Experiment configuration files are stored in configs/experiment/ and provide a way to group parameter overrides.

Here's an example experiment configuration file:

# configs/experiment/transformer_ssl.yaml
# @package _global_

defaults:
  - override /model/event_encoder: mlp.yaml
  - override /model/sequence_encoder: transformer.yaml
  - override /trainer: default.yaml
  - override /model: default.yaml
  - override /callbacks: default.yaml
  - _self_

tags: ["transformer", "ssl"]

seed: 12345

trainer:
  max_epochs: 100
  gradient_clip_val: 0.5

model:
  optimizer:
    lr: 1.0e-4
    weight_decay: 0.01

Key things to note:

# @package _global_: This indicates that the configuration should be merged at the global level
defaults: Specifies which configurations to use as defaults
override /path/to/config: Overrides a specific configuration
_self_: Ensures that the current file's configurations are applied after all others

Running an Experiment¶

To run an experiment:

python src/train.py experiment=transformer_ssl

This will use the configuration defined in configs/experiment/transformer_ssl.yaml.

Extending an Experiment¶

You can extend an experiment by overriding its parameters:

python src/train.py experiment=transformer_ssl trainer.max_epochs=200

This will use the transformer_ssl experiment configuration with the maximum epochs set to 200.

Debugging¶

Debug Mode¶

You can run in debug mode to speed up debugging:

python src/train.py debug=true

This will typically: - Run on a smaller dataset - Use fewer epochs - Disable certain features like logging

Experiment Tracking¶

Logging and Output¶

When you run an experiment, Hydra creates an output directory for that run:

outputs/
└── 2023-06-15/
    └── 12-34-56/
        ├── .hydra/
        │   ├── config.yaml
        │   ├── hydra.yaml
        │   └── overrides.yaml
        ├── checkpoints/
        └── logs/

The .hydra/ directory contains the full configuration that was used for the run.

Tags¶

You can add tags to your experiments:

# configs/experiment/transformer_ssl.yaml
tags: ["transformer", "ssl"]

Or via the command line:

python src/train.py tags="[transformer, ssl]"

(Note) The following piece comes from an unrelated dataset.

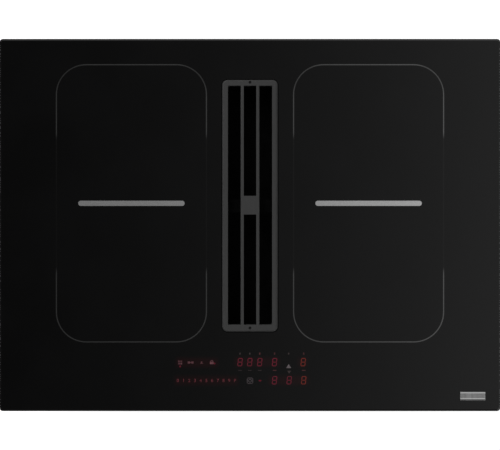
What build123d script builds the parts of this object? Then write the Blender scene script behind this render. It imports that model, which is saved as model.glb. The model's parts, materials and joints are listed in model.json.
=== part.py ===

These tags can be used for filtering and grouping experiments.

Parameter Sweeps¶

Hydra allows you to perform parameter sweeps by specifying multiple values for a parameter.

Basic Sweep¶

python src/train.py -m model.optimizer.lr=1e-3,1e-4,1e-5

This will run three experiments with different learning rates.

Multi-Parameter Sweep¶

python src/train.py -m model.optimizer.lr=1e-3,1e-4 model.optimizer.weight_decay=0.01,0.001

This will run 4 experiments (2 learning rates × 2 weight decay values).

Sweep with Experiment¶

python src/train.py -m experiment=transformer_ssl,s4_ssl

This will run both the transformer_ssl and s4_ssl experiments.

Advanced Configuration¶

Using Environment Variables¶

You can use environment variables in your configurations:

data:
  path: ${oc.env:DATA_PATH,/default/path}

This will use the DATA_PATH environment variable if it exists, or fall back to /default/path.

Using Interpolation¶

You can reference other configuration values:

model:
  input_dim: 64
  hidden_dim: ${model.input_dim}  # References input_dim

Dynamic Default Values¶

You can compute default values based on other parameters:

model:
  input_dim: 64
  hidden_dim: ${eval:2 * ${model.input_dim}}  # Dynamic computation

Best Practices¶

Naming Conventions¶

Use descriptive names for experiment files
Group related parameters together
Use consistent naming across configurations

Configuration Structure¶

Keep configuration files small and focused
Use defaults for common parameters
Override only what's necessary

Experiment Management¶

Use meaningful tags for experiments
Add a brief description in the experiment file
Document key parameter choices

Typical Workflow¶

Start with an existing experiment: python src/train.py experiment=transformer_ssl
Make modifications via the command line: python src/train.py experiment=transformer_ssl model.optimizer.lr=1e-5
If the modifications work well, create a new experiment file
Run parameter sweeps to find optimal values: python src/train.py -m experiment=my_new_experiment model.optimizer.lr=1e-3,1e-4,1e-5

Conclusion¶

Hydra provides a powerful way to configure and track experiments in Tabular SSL. By using experiment configuration files, command-line overrides, and parameter sweeps, you can efficiently explore the parameter space and find the best configurations for your specific task.